My eyebrow also lifted at Sophia’s comment
Re: everything, cinema’s my temple and I’d never watch a film at any speed other than real, or while doing anything else. If I need to change the speed or skip any part of it, the film must be too unengaging to watch, and that almost never happens.
I use 1.5ish speed for instructional Youtube videos so long as I can comprehend them, to save time.
I’m around a lot of people with hearing difficulty so they need subtitles on for films or TV, which distract my brain. If I rate the importance of a particular film experience, I won’t watch something at the same time they watch it, to avoid the subtitles.
Funnily enough, two nights ago I accidentally went to a cinema session (of Borderlands) that had closed captions on the screen, which distracted both me and my friend. Though it distracted him more, as he’s not used to seeing them, whereas I am.
In gaming, I’m all for whatever the its creators sent, unless I don’t like it and I’ve been playing for days and am sick of it.

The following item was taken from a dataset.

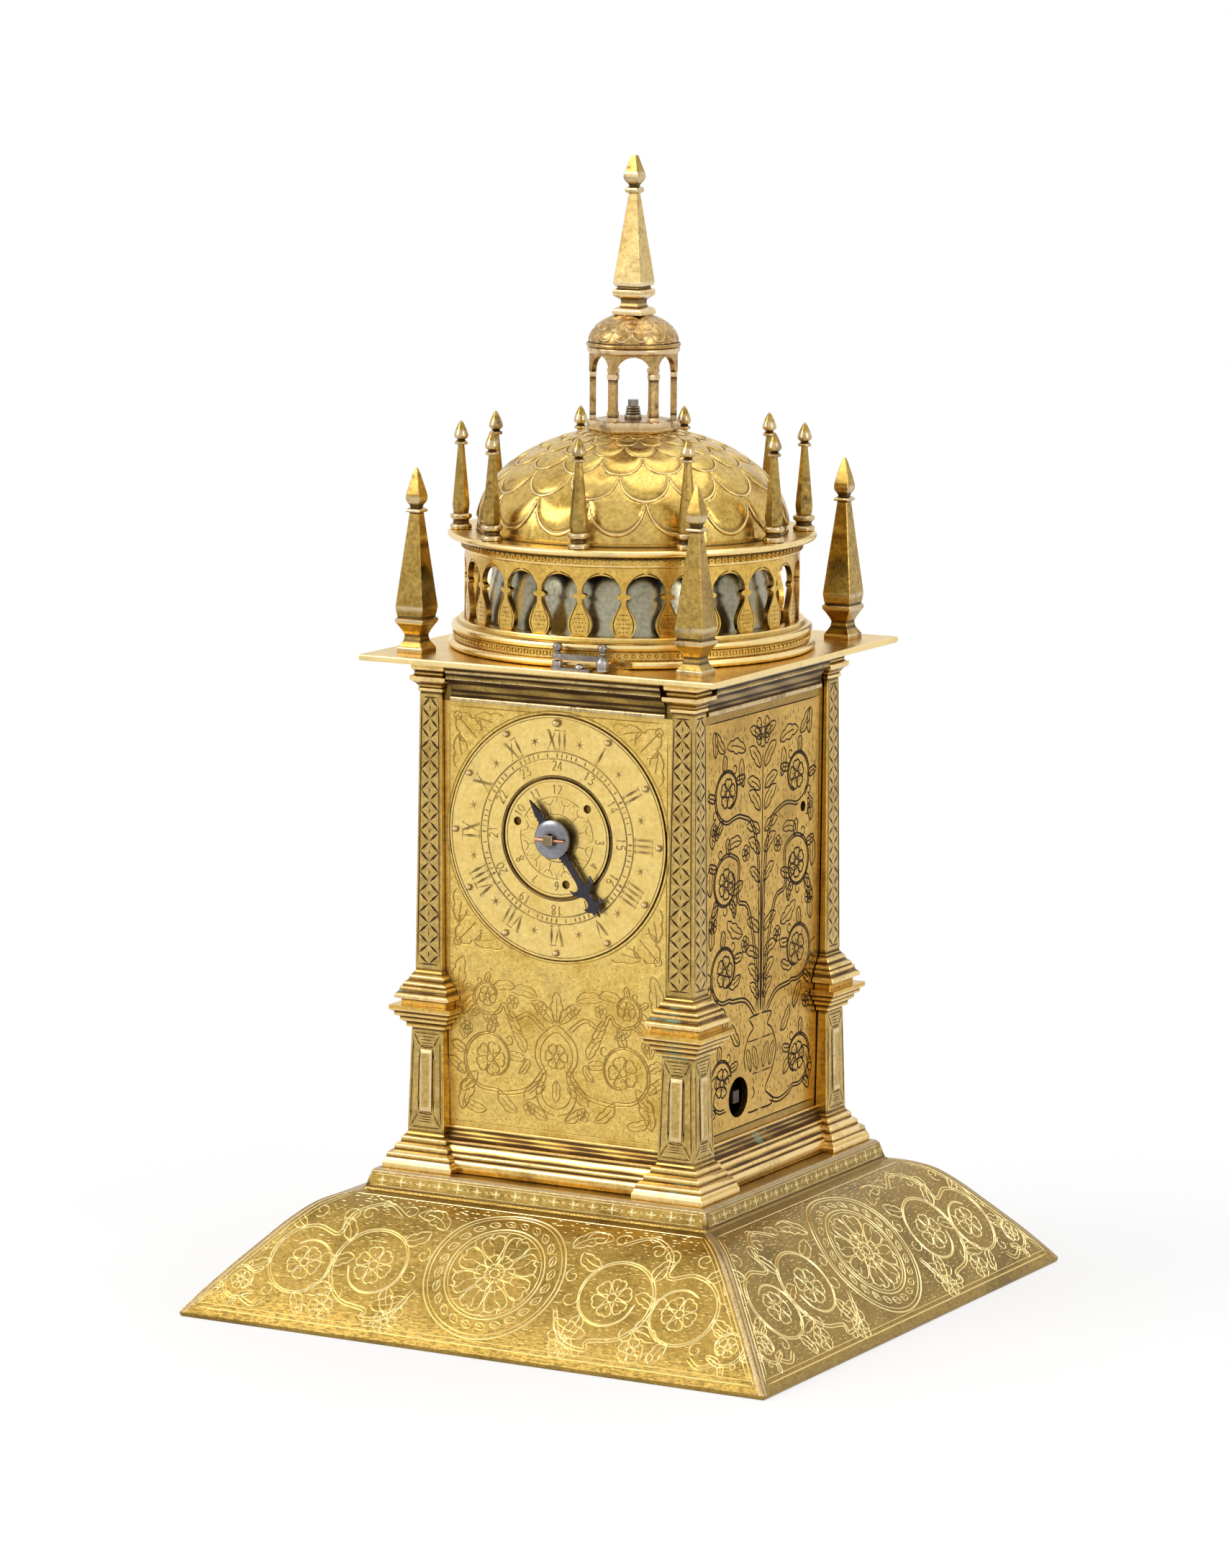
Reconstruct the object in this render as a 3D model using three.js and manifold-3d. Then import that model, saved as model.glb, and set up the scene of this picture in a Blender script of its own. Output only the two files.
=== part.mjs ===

Again, very rare. Except on some long grinding game where I might listen to my own music (e.g. Bee Swarm Simulator)… Okay, the other exception is IF, since I consider IF a reading-processing activity, and when reading, again, I’m not doing anything else. I still try any music the author packed, but yes, I might think it doesn’t work or just think ‘I’m reading.’
I’ve said it before on this forum, but in the 80s, sometimes you’d go to someone’s house just to play a game so you could hear its music again. Or because your computer couldn’t do that. The Commodore 64 had endless great electronic scores. For me it was a holy grail if I ever got an Apple II game that could play music and move sprites at the same time, given its 1 mhz speed, no video coprocessor, no sound coprocessor and 1 bit sound mechanism. Old people out.